Are you working with other people? because if you are you may find they get very pissed off very quickly. What do you mean by a child-friendly environment? One where they don't mind you taking days off for sports day and like your little ones to drop in occasionally isn't necessarily one where they're going to put up with a crying babe/breastfeeding etc for an hour or two every day. And agree with MI - your head can't be in both places at once. Work is work and kids are kids (unless you're a childminder I suppose!)I work from home (can't get much more child friendly that that!) but still can't work when my kids are here - they have to be at school/in bed asleep/in childcare for me to be able to concentrate.
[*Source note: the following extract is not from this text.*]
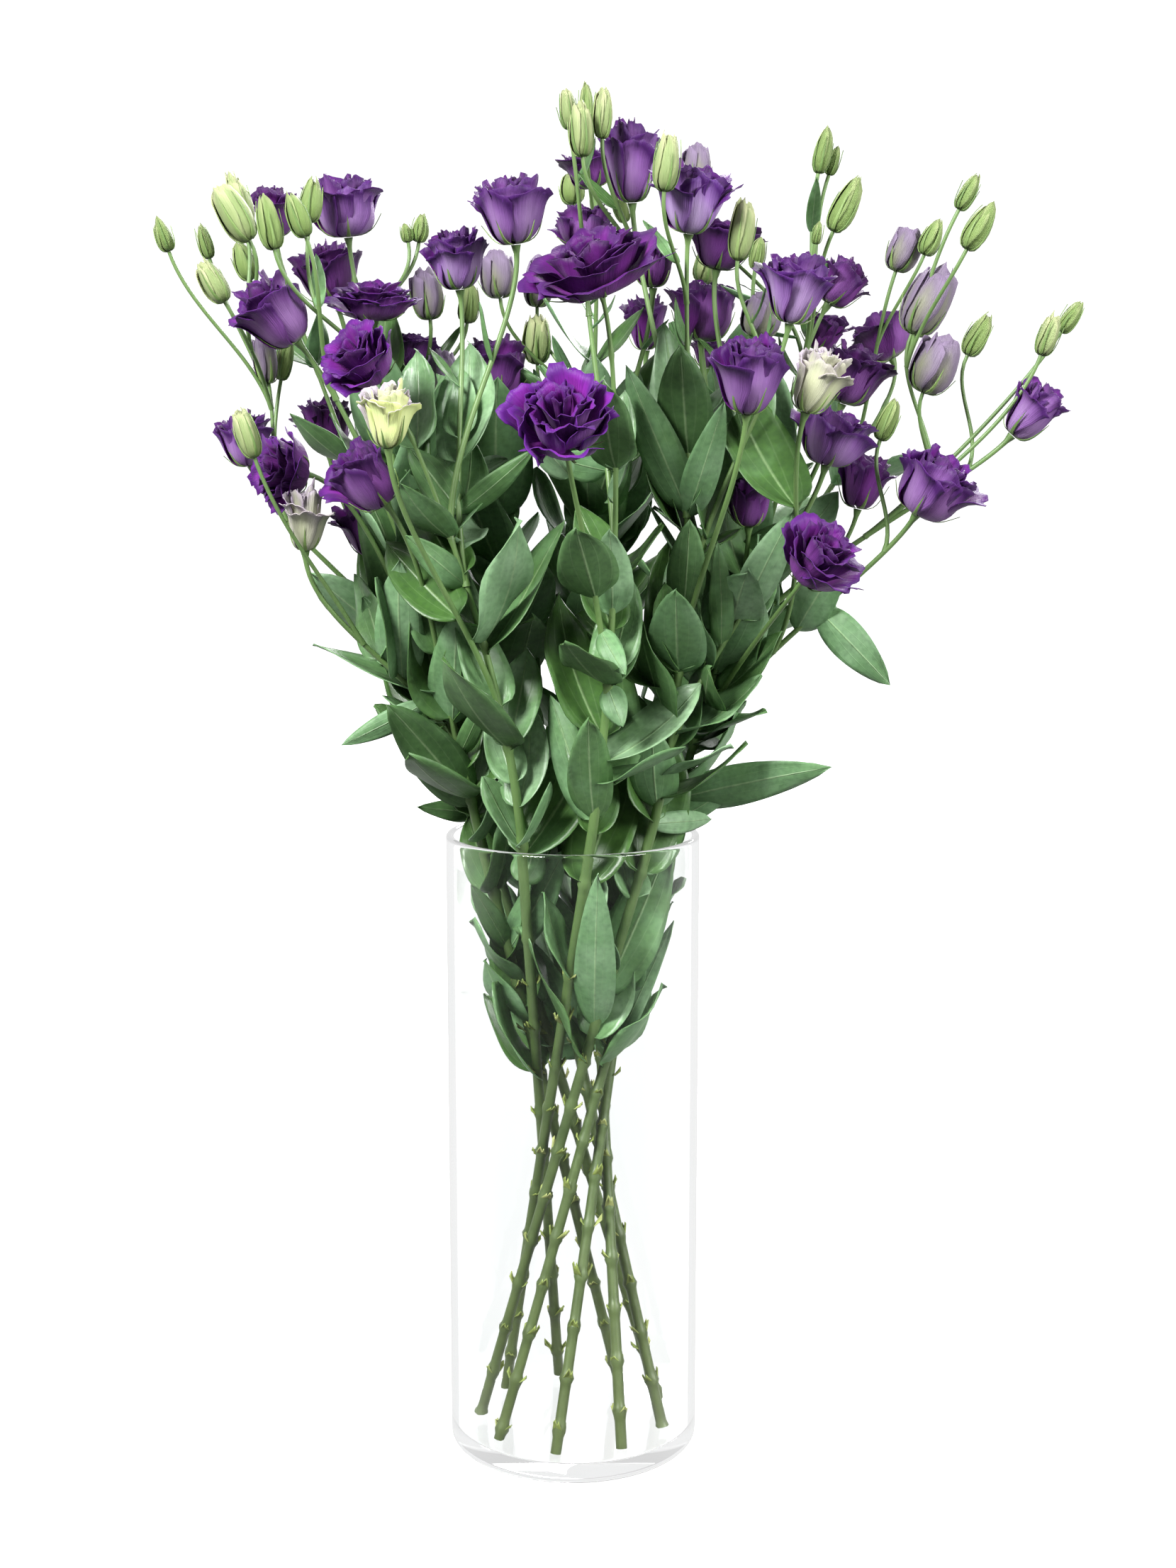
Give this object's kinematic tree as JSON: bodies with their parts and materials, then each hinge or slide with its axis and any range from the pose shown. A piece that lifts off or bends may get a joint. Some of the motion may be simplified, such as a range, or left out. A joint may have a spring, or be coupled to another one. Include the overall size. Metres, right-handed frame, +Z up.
{
  "type": "vase of lisianthus flowers",
  "caption": "Cut lisianthus stems with violet and cream blooms, closed buds and grey-green leaves, standing crossed in a tall clear glass cylinder vase",
  "frame": {"origin": "the middle of the vase's flat underside, on the surface it stands on", "axes": "+Z up along the vase's axis; the picture looks along +Y, with +X to the right"},
  "size_m": [0.5273, 0.3086, 0.801],
  "materials": {
    "vase_glass": "clear colourless glass, polished, with a thick floor and a rounded rim",
    "leaf_and_stem": "fresh grey-green leaves with a waxy bloom, olive stems, pale green buds",
    "violet_petal": "soft violet petals, lilac outside with fine darker veins and dark rims",
    "pale_petal": "soft cream to lime petals of the blooms that are still opening"
  },
  "bodies": {
    "root": {"vase": "vase_glass", "stem_1": "leaf_and_stem", "stem_2": "leaf_and_stem", "stem_3": "leaf_and_stem", "stem_4": "leaf_and_stem", "stem_5": "leaf_and_stem", "stem_6": "leaf_and_stem", "stem_7": "leaf_and_stem", "stem_8": "leaf_and_stem", "stem_9": "leaf_and_stem", "bloom_01": "violet_petal", "bloom_02": "violet_petal", "bloom_03": "violet_petal", "bloom_04": "violet_petal", "bloom_05": "violet_petal", "bloom_06": "violet_petal", "bloom_07": "violet_petal", "bloom_08": "violet_petal", "bloom_09": "violet_petal", "bloom_10": "violet_petal", "bloom_11": "violet_petal", "bloom_12": "violet_petal", "bloom_13": "violet_petal", "bloom_14": "violet_petal", "bloom_15": "violet_petal", "bloom_16": "violet_petal", "bloom_17": "violet_petal", "bloom_18": "violet_petal", "bloom_19": "violet_petal", "bloom_20": "violet_petal", "bloom_21": "violet_petal", "bloom_22": "violet_petal", "bloom_23": "violet_petal", "bloom_24": "violet_petal", "bloom_25": "violet_petal", "bloom_26": "violet_petal", "bloom_27": "violet_petal", "bloom_28": "violet_petal", "bloom_29": "violet_petal", "bloom_30": "violet_petal", "bloom_31": "violet_petal", "bloom_32": "violet_petal", "bloom_33": "violet_petal", "bloom_34": "violet_petal", "bloom_35": "violet_petal", "bloom_36": "violet_petal", "bloom_37": "violet_petal", "bloom_38": "violet_petal", "bloom_39": "violet_petal", "pale_bloom_1": "pale_petal", "pale_bloom_2": "pale_petal", "pale_bloom_3": "pale_petal"}
  },
  "joints": []
}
As for taking time off, I found I was climbing the walls after 6 months. Some want to go back earlier, others would wait a year. For most of us it's "as long as the maternity pay lasts" which as a self employed person will be 6 months at £104 or similar.

Wordsmith · 11/07/2006 21:29

Oh well that's different. baby and toddler groups - yes. As long as there was someone there to help you, which I presume there would be?

Norah · 11/07/2006 21:30

Franny - doing that I would say Yes absolutely you could !

motherinferior · 11/07/2006 21:30

Er, Franny, your baby?

hunkermunker · 11/07/2006 21:31

Yeah, course you can.

Do it do it do it.

Would you have someone to help you set up and tidy up?

expatinscotland · 11/07/2006 21:32

i agree w/MI on this

PandaG · 11/07/2006 21:33

Are you subtly telling us something?

motherinferior · 11/07/2006 21:34

I'm not sure, even, about baby and toddler groups. You'd have to switch from focusing entirely on your baby to other babies. Which might not always be easy.

noonar · 11/07/2006 21:45

my friends a baby signing teacher and takes her baby to work with her. i guess it would depend how demanding the baby was! i could imagine doing what you're suggesting with dd2 but not dd1- no way!

dmo · 11/07/2006 21:47

i'm a childminder but only started doing it when boys were at school, worked in a nursery for 13yrs but sent boys to a different nursery.
parent and toddlers are ok to run but:
you dont get paid
you have to clean toys
put out and put away toys
make brews/juice

what if babys ill? or your ill? or beautiful day and you dont feel like going? or kids are ratty

Caligula · 11/07/2006 21:47

There's probably some kind of insurance/ health and safety rule about it. But I'd say if it can be done at all, then a toddler group is probably the only workplace (apart from a nursery) where it would be possible.

misdee · 11/07/2006 21:48

errrr franny...............

please tell..............

hester · 11/07/2006 21:54

A friend of mine used to see a psychotherapist who would bring her baby (later her toddler) along to sessions. I'm all for family-friendly working, but thought that was taking it a little far

FrannyandZooey · 11/07/2006 22:02

Nothing at all to tell, just thinking out loud.

The main reason I would not want to have another baby at the moment is that things are going so well at work and I wouldn't want to have to take a break (I mean a long term break, longer than a month or two)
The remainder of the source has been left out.